What the exercise asks: For the listing below, give the number of lines in which "axes" occurs. Add nothing.

>> BEGIN

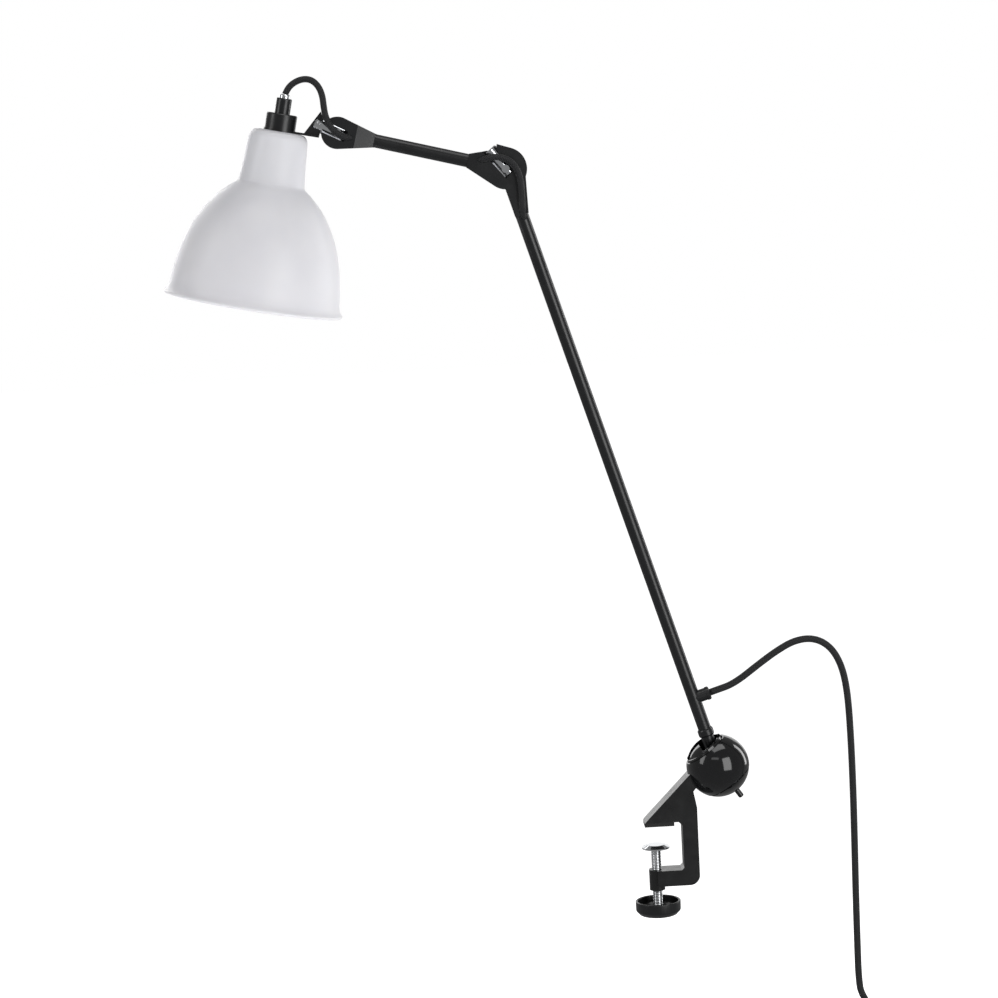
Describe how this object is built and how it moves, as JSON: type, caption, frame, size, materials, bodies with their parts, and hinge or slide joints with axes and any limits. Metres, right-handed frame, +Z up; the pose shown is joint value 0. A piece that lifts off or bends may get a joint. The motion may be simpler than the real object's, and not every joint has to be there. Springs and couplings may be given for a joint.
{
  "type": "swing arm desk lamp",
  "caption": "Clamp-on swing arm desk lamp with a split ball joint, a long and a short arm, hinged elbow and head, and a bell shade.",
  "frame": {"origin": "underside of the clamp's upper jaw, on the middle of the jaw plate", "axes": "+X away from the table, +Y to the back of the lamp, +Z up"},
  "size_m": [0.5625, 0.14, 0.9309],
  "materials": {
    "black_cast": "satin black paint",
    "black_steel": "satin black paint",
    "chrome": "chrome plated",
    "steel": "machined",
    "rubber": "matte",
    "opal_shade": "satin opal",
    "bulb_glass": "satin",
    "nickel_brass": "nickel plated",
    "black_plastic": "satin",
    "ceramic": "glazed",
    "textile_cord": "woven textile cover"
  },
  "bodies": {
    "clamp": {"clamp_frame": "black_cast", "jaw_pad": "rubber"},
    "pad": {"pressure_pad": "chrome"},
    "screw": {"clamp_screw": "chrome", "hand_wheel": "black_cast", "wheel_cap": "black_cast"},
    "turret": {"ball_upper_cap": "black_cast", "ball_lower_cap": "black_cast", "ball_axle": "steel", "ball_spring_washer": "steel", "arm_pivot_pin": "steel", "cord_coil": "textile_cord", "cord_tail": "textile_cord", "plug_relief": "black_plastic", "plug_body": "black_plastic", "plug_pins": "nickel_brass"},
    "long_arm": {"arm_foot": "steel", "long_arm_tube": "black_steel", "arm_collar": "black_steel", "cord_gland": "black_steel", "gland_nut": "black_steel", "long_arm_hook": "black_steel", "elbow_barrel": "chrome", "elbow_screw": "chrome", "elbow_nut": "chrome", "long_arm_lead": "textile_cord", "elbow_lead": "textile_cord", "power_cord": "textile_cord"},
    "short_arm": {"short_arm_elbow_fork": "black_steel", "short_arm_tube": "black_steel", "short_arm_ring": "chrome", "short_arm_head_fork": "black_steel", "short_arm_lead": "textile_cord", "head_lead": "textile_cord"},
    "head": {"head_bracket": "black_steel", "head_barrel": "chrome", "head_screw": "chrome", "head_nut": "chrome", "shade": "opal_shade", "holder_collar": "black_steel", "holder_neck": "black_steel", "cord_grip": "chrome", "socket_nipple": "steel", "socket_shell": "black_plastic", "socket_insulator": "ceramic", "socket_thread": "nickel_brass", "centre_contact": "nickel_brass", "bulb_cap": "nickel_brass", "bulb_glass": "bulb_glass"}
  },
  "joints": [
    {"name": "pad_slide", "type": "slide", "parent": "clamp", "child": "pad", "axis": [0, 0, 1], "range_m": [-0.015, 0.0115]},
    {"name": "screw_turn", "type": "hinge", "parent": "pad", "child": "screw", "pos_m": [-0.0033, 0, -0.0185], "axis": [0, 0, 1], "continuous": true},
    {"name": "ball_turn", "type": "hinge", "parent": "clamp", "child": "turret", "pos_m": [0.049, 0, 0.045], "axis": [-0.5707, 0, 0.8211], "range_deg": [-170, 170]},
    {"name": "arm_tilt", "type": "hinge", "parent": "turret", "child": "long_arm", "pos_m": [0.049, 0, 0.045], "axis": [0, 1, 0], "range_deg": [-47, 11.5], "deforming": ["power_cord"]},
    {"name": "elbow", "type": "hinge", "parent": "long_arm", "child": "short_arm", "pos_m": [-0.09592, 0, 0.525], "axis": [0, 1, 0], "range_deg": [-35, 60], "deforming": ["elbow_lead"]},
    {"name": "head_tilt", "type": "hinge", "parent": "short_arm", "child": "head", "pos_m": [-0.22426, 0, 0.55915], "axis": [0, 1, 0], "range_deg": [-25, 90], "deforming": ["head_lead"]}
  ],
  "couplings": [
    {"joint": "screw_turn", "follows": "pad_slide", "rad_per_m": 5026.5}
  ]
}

>> END

Full answer: 2